§ **Do this**
Everything from the first line of the entries below through the line holding "bpy.context.scene.collection.objects.link(light)" must be printed exactly as written.

§ **Provided material**
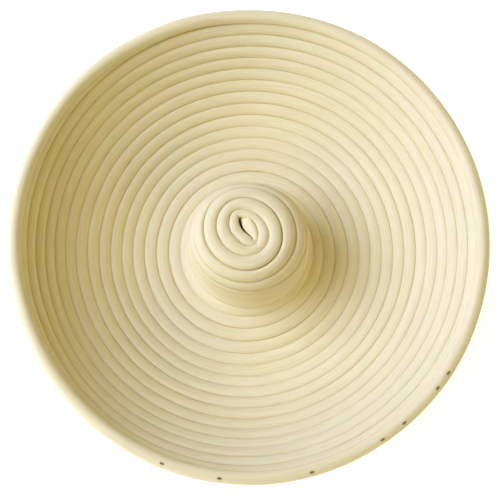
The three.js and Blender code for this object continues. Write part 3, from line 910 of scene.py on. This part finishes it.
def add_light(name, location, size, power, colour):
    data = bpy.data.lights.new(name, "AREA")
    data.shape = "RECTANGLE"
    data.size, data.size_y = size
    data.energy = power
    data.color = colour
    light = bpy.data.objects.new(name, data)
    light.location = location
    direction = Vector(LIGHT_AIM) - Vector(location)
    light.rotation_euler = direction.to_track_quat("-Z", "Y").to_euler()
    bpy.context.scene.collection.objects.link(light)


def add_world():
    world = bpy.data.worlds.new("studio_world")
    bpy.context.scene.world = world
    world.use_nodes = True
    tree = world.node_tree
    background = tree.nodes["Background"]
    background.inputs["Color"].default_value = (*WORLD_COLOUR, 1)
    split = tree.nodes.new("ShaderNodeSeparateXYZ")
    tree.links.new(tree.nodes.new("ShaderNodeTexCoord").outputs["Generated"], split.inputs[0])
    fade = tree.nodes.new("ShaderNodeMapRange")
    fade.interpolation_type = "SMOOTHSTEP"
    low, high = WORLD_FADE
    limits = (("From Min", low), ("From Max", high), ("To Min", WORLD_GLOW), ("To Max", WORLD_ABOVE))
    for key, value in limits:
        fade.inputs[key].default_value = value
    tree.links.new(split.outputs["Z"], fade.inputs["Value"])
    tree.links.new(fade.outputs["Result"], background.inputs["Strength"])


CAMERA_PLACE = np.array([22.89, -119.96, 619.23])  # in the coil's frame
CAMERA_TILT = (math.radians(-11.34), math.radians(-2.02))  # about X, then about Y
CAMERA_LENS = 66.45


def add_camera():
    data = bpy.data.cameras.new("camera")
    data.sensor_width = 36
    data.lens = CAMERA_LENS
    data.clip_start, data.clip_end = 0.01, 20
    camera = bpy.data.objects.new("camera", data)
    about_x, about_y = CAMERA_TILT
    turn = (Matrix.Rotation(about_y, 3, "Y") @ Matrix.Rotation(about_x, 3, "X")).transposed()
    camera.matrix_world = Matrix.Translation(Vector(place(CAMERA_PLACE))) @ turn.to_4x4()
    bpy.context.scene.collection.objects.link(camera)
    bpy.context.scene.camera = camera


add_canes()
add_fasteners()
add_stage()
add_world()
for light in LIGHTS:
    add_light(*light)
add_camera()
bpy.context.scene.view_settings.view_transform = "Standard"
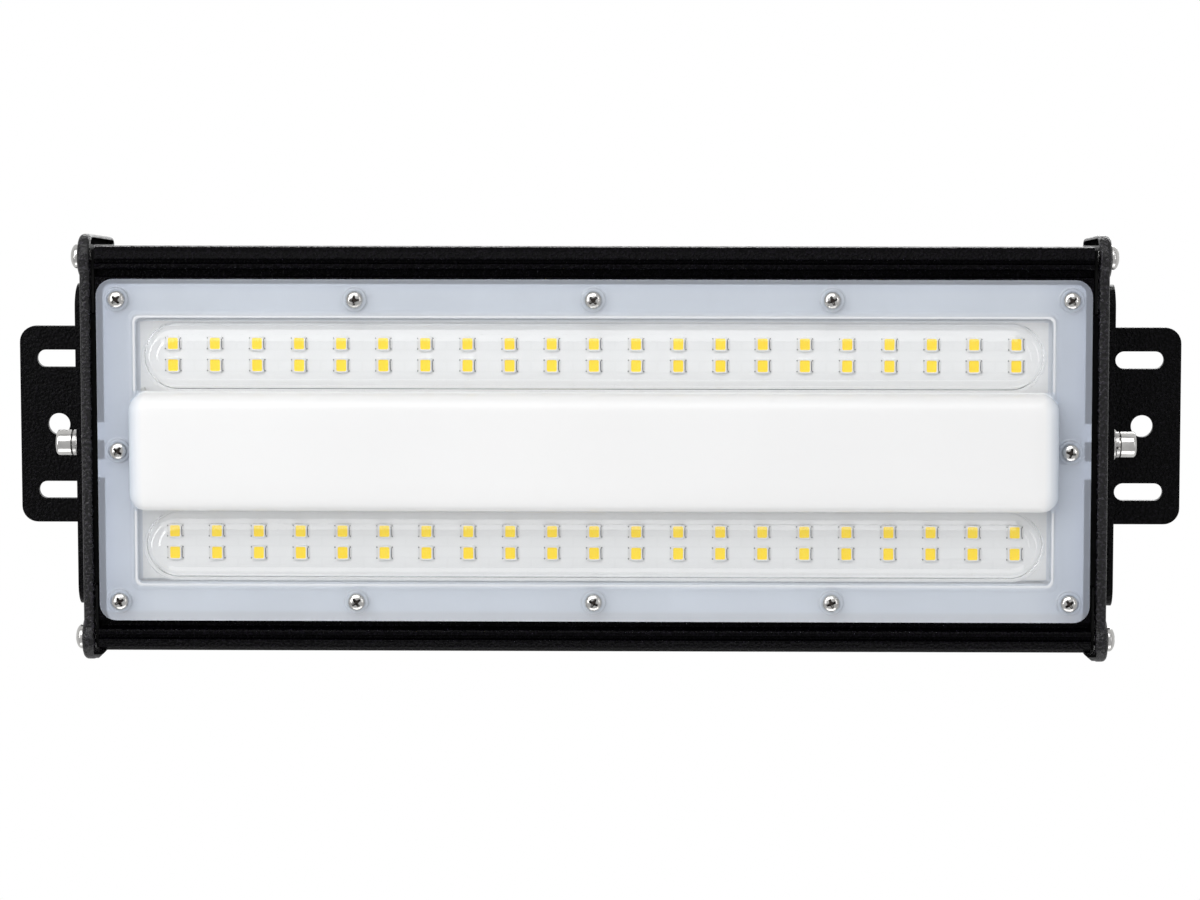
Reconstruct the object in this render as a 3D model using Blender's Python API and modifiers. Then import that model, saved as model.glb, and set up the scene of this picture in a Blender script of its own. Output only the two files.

§ **Solution for this task**
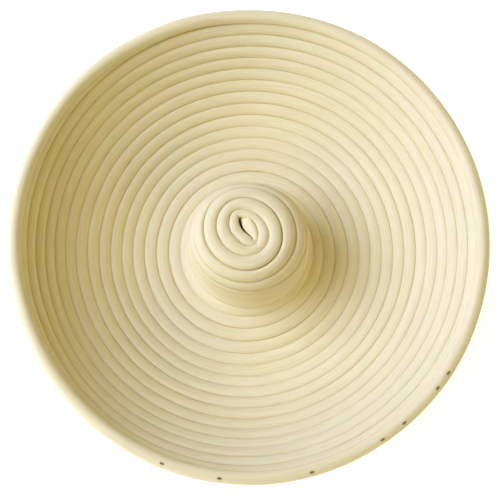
The three.js and Blender code for this object continues. Write part 3, from line 910 of scene.py on. This part finishes it.
def add_light(name, location, size, power, colour):
    data = bpy.data.lights.new(name, "AREA")
    data.shape = "RECTANGLE"
    data.size, data.size_y = size
    data.energy = power
    data.color = colour
    light = bpy.data.objects.new(name, data)
    light.location = location
    direction = Vector(LIGHT_AIM) - Vector(location)
    light.rotation_euler = direction.to_track_quat("-Z", "Y").to_euler()
    bpy.context.scene.collection.objects.link(light)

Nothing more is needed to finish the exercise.